-- START --

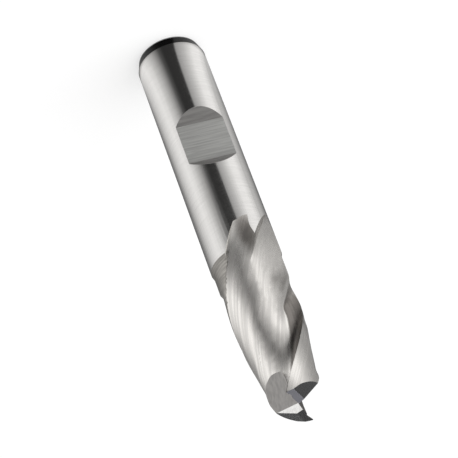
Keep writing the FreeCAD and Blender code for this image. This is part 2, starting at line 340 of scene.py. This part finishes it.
# Floor: a wide white sweep of matt board that the drill stands on. It goes on white to the
# horizon, to the eye and in reflections, and keeps the drill's soft shadow.
floor_glow = 0.62
floor = bpy.data.objects.new("floor", bpy.data.meshes.new("floor"))
bpy.context.collection.objects.link(floor)
cut = bmesh.new()
bmesh.ops.create_grid(cut, x_segments=1, y_segments=1, size=6.0)
cut.to_mesh(floor.data)
cut.free()
floor_finish, nodes, links, shader = finish_nodes("white_sweep")
shader.inputs["Base Color"].default_value = (0.45, 0.45, 0.45, 1)
shader.inputs["Roughness"].default_value = 1.0
shader.inputs["Specular IOR Level"].default_value = 0.0
path = nodes.new("ShaderNodeLightPath")
seen = worked_out(nodes, "ShaderNodeMath", "MAXIMUM")
links.new(path.outputs["Is Camera Ray"], seen.inputs[0])
links.new(path.outputs["Is Glossy Ray"], seen.inputs[1])
seen_through = worked_out(nodes, "ShaderNodeMath", "MAXIMUM")
links.new(seen.outputs[0], seen_through.inputs[0])
links.new(path.outputs["Is Transmission Ray"], seen_through.inputs[1])
glow = worked_out(nodes, "ShaderNodeMath", "MULTIPLY")
glow.inputs[1].default_value = floor_glow
links.new(seen_through.outputs[0], glow.inputs[0])
shader.inputs["Emission Color"].default_value = (1, 1, 1, 1)
links.new(glow.outputs[0], shader.inputs["Emission Strength"])
floor.data.materials.append(floor_finish)


# Reflection card: bright metal shows only what stands round it. A disc on the floor, seen in
# reflections alone, carries the bright and dark fields that give the shank its bands. Its far
# part is softer, for the flutes, and close underfoot it carries a painted contact shadow.
def compass_angle(nodes, links, place):
    # Where a place lies round the drill, from 0 at -180 degrees to 1 at 180.
    parts = nodes.new("ShaderNodeSeparateXYZ")
    links.new(place, parts.inputs[0])
    angle = worked_out(nodes, "ShaderNodeMath", "ARCTAN2")
    links.new(parts.outputs["Y"], angle.inputs[0])
    links.new(parts.outputs["X"], angle.inputs[1])
    share = nodes.new("ShaderNodeMapRange")
    share.inputs["From Min"].default_value = -math.pi
    share.inputs["From Max"].default_value = math.pi
    links.new(angle.outputs[0], share.inputs["Value"])
    return share.outputs[0]


def grey_fields(nodes, links, angle, fields):
    # Grey fields round the drill, each given by its compass angle in degrees and its brightness.
    ramp = nodes.new("ShaderNodeValToRGB")
    links.new(angle, ramp.inputs[0])
    marks = ramp.color_ramp.elements
    marks.remove(marks[-1])
    for count, (degrees, light) in enumerate(fields):
        where = (degrees + 180) / 360
        mark = marks[0] if count == 0 else marks.new(where)
        mark.position = where
        mark.color = (light, light, light, 1)
    return ramp.outputs[0]


near_bands = [(-180, 0.68), (-158, 1.0), (-140, 0.97), (-118, 0.59), (-99, 0.36), (-96.5, 0.035), (-70, 0.03),
              (-60, 0.09), (-44, 0.43), (-23, 0.81), (-6, 0.97), (9, 0.87), (30, 0.64), (57, 0.24), (80, 0.12),
              (125, 0.12), (150, 0.35), (170, 0.57)]
far_bands = [(-180, 0.40), (-165, 0.44), (-150, 0.64), (-138, 0.96), (-122, 0.96), (-108, 0.55), (-96, 0.42),
             (-87, 0.30), (-80, 0.14), (-70, 0.13), (-60, 0.24), (-50, 0.42), (-40, 0.62), (-28, 0.92),
             (-10, 0.98), (9, 0.86), (22, 0.75), (40, 0.45), (57, 0.25), (80, 0.18), (125, 0.20), (150, 0.32)]
disc = bpy.data.objects.new("floor_card", bpy.data.meshes.new("floor_card"))
bpy.context.collection.objects.link(disc)
cut = bmesh.new()
bmesh.ops.create_circle(cut, cap_ends=True, segments=96, radius=1.2)
bmesh.ops.translate(cut, vec=(0, 0, 0.0002), verts=cut.verts)
cut.to_mesh(disc.data)
cut.free()
disc_finish = bpy.data.materials.new("banded_card")
disc_finish.use_nodes = True
nodes, links = disc_finish.node_tree.nodes, disc_finish.node_tree.links
nodes.clear()
place = nodes.new("ShaderNodeTexCoord").outputs["Object"]
angle = compass_angle(nodes, links, place)
out_from = worked_out(nodes, "ShaderNodeVectorMath", "LENGTH")
links.new(place, out_from.inputs[0])
# Painted contact shadow: the card dims to a fifth close round the drill's foot.
underfoot = nodes.new("ShaderNodeMapRange")
underfoot.inputs["From Min"].default_value = shank_radius + 0.0010
underfoot.inputs["From Max"].default_value = shank_radius + 0.0022
underfoot.inputs["To Min"].default_value = 0.20
links.new(out_from.outputs["Value"], underfoot.inputs["Value"])
far_out = nodes.new("ShaderNodeMapRange")
far_out.inputs["From Min"].default_value = 0.076
far_out.inputs["From Max"].default_value = 0.084
links.new(out_from.outputs["Value"], far_out.inputs["Value"])
near_or_far = nodes.new("ShaderNodeMixRGB")
links.new(far_out.outputs[0], near_or_far.inputs["Fac"])
links.new(grey_fields(nodes, links, angle, near_bands), near_or_far.inputs["Color1"])
links.new(grey_fields(nodes, links, angle, far_bands), near_or_far.inputs["Color2"])
shine = nodes.new("ShaderNodeEmission")
links.new(near_or_far.outputs[0], shine.inputs["Color"])
links.new(underfoot.outputs[0], shine.inputs["Strength"])
out = nodes.new("ShaderNodeOutputMaterial")
links.new(shine.outputs[0], out.inputs["Surface"])
disc.data.materials.append(disc_finish)
disc.visible_camera = False
disc.visible_diffuse = False
disc.visible_shadow = False
disc.visible_transmission = False
disc.visible_volume_scatter = False

# Studio light: one wide soft box of cloth overhead, which the metal doesn't mirror, in a plain
# pale room. The room's walls are white to the eye, and grey fields in reflections.
lamp_place = Vector((-0.5, -0.3, 1.1))
lamp_data = bpy.data.lights.new("soft_box", "AREA")
lamp_data.shape = "RECTANGLE"
lamp_data.size = 1.2
lamp_data.size_y = 1.2
lamp_data.energy = 9.0
lamp = bpy.data.objects.new("soft_box", lamp_data)
bpy.context.collection.objects.link(lamp)
lamp.location = lamp_place
lamp.rotation_euler = lamp_place.to_track_quat("Z", "Y").to_euler()
lamp.visible_glossy = False

wall_fields = [(-180, 0.6), (-150, 0.7), (-125, 0.4), (-102, 0.24), (-70, 0.24), (-45, 0.4), (-6, 0.45),
               (30, 0.8), (60, 1.0), (70, 0.9), (80, 0.07), (128, 0.07), (145, 0.4)]
room_light = 0.55
room = bpy.data.worlds.new("pale_room")
bpy.context.scene.world = room
room.use_nodes = True
nodes, links = room.node_tree.nodes, room.node_tree.links
background = nodes["Background"]
angle = compass_angle(nodes, links, nodes.new("ShaderNodeTexCoord").outputs["Generated"])
path = nodes.new("ShaderNodeLightPath")
white_or_walls = nodes.new("ShaderNodeMixRGB")
white_or_walls.inputs["Color1"].default_value = (1, 1, 1, 1)
links.new(path.outputs["Is Glossy Ray"], white_or_walls.inputs["Fac"])
links.new(grey_fields(nodes, links, angle, wall_fields), white_or_walls.inputs["Color2"])
links.new(white_or_walls.outputs[0], background.inputs["Color"])
level = nodes.new("ShaderNodeMapRange")
level.inputs["To Min"].default_value = 1.0
level.inputs["To Max"].default_value = room_light
links.new(path.outputs["Is Diffuse Ray"], level.inputs["Value"])
links.new(level.outputs[0], background.inputs["Strength"])

# Camera: a long lens above the drill, turned so that the teeth point down to the right.
# Its place and turn come from fitting the shank, the flat and the end teeth to the photograph.
lens = bpy.data.cameras.new("camera")
lens.sensor_width = 36.0
lens.lens = 175.2
lens.clip_start = 0.01
lens.clip_end = 50
camera = bpy.data.objects.new("camera", lens)
bpy.context.collection.objects.link(camera)
camera.location = (0.0633085, -0.2958115, 0.2418452)
camera.rotation_euler = [math.radians(v) for v in (-54.2468, -16.8889, -179.8614)]
bpy.context.scene.camera = camera
bpy.context.scene.view_settings.view_transform = "Standard"
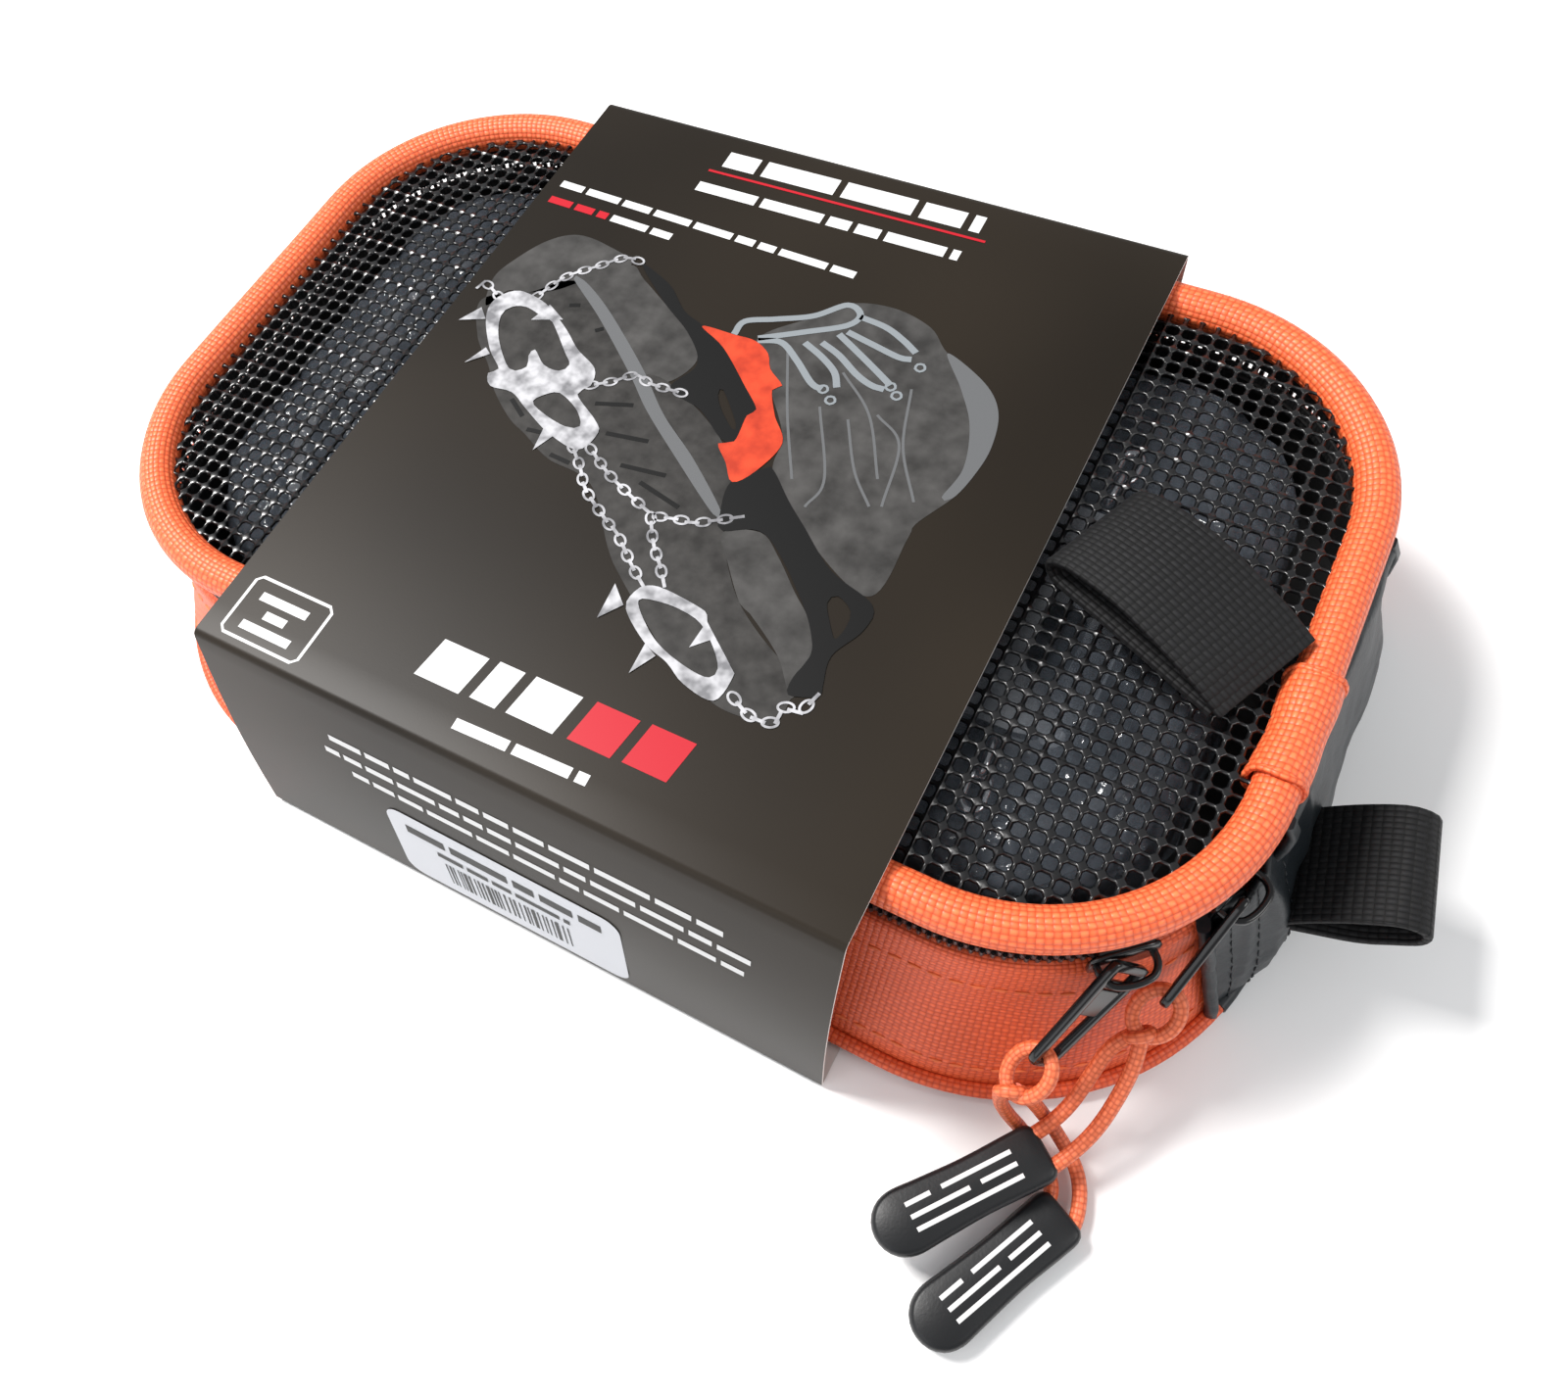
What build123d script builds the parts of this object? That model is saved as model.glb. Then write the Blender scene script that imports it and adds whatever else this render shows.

-- END --

INSTRUCTIONS FOR THE TASK
From the first line of the data through the line with "floor.data.materials.append(floor_finish)", quote each line exactly and add nothing else.

OUTPUT BELOW
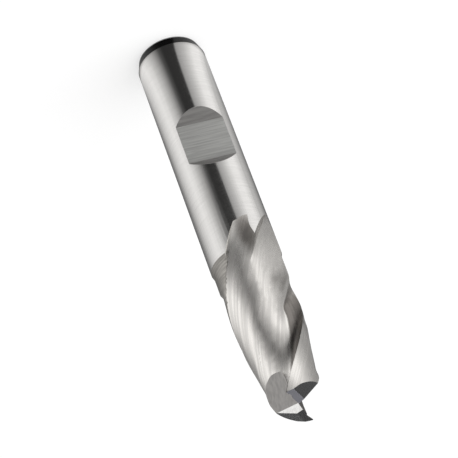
Keep writing the FreeCAD and Blender code for this image. This is part 2, starting at line 340 of scene.py. This part finishes it.
# Floor: a wide white sweep of matt board that the drill stands on. It goes on white to the
# horizon, to the eye and in reflections, and keeps the drill's soft shadow.
floor_glow = 0.62
floor = bpy.data.objects.new("floor", bpy.data.meshes.new("floor"))
bpy.context.collection.objects.link(floor)
cut = bmesh.new()
bmesh.ops.create_grid(cut, x_segments=1, y_segments=1, size=6.0)
cut.to_mesh(floor.data)
cut.free()
floor_finish, nodes, links, shader = finish_nodes("white_sweep")
shader.inputs["Base Color"].default_value = (0.45, 0.45, 0.45, 1)
shader.inputs["Roughness"].default_value = 1.0
shader.inputs["Specular IOR Level"].default_value = 0.0
path = nodes.new("ShaderNodeLightPath")
seen = worked_out(nodes, "ShaderNodeMath", "MAXIMUM")
links.new(path.outputs["Is Camera Ray"], seen.inputs[0])
links.new(path.outputs["Is Glossy Ray"], seen.inputs[1])
seen_through = worked_out(nodes, "ShaderNodeMath", "MAXIMUM")
links.new(seen.outputs[0], seen_through.inputs[0])
links.new(path.outputs["Is Transmission Ray"], seen_through.inputs[1])
glow = worked_out(nodes, "ShaderNodeMath", "MULTIPLY")
glow.inputs[1].default_value = floor_glow
links.new(seen_through.outputs[0], glow.inputs[0])
shader.inputs["Emission Color"].default_value = (1, 1, 1, 1)
links.new(glow.outputs[0], shader.inputs["Emission Strength"])
floor.data.materials.append(floor_finish)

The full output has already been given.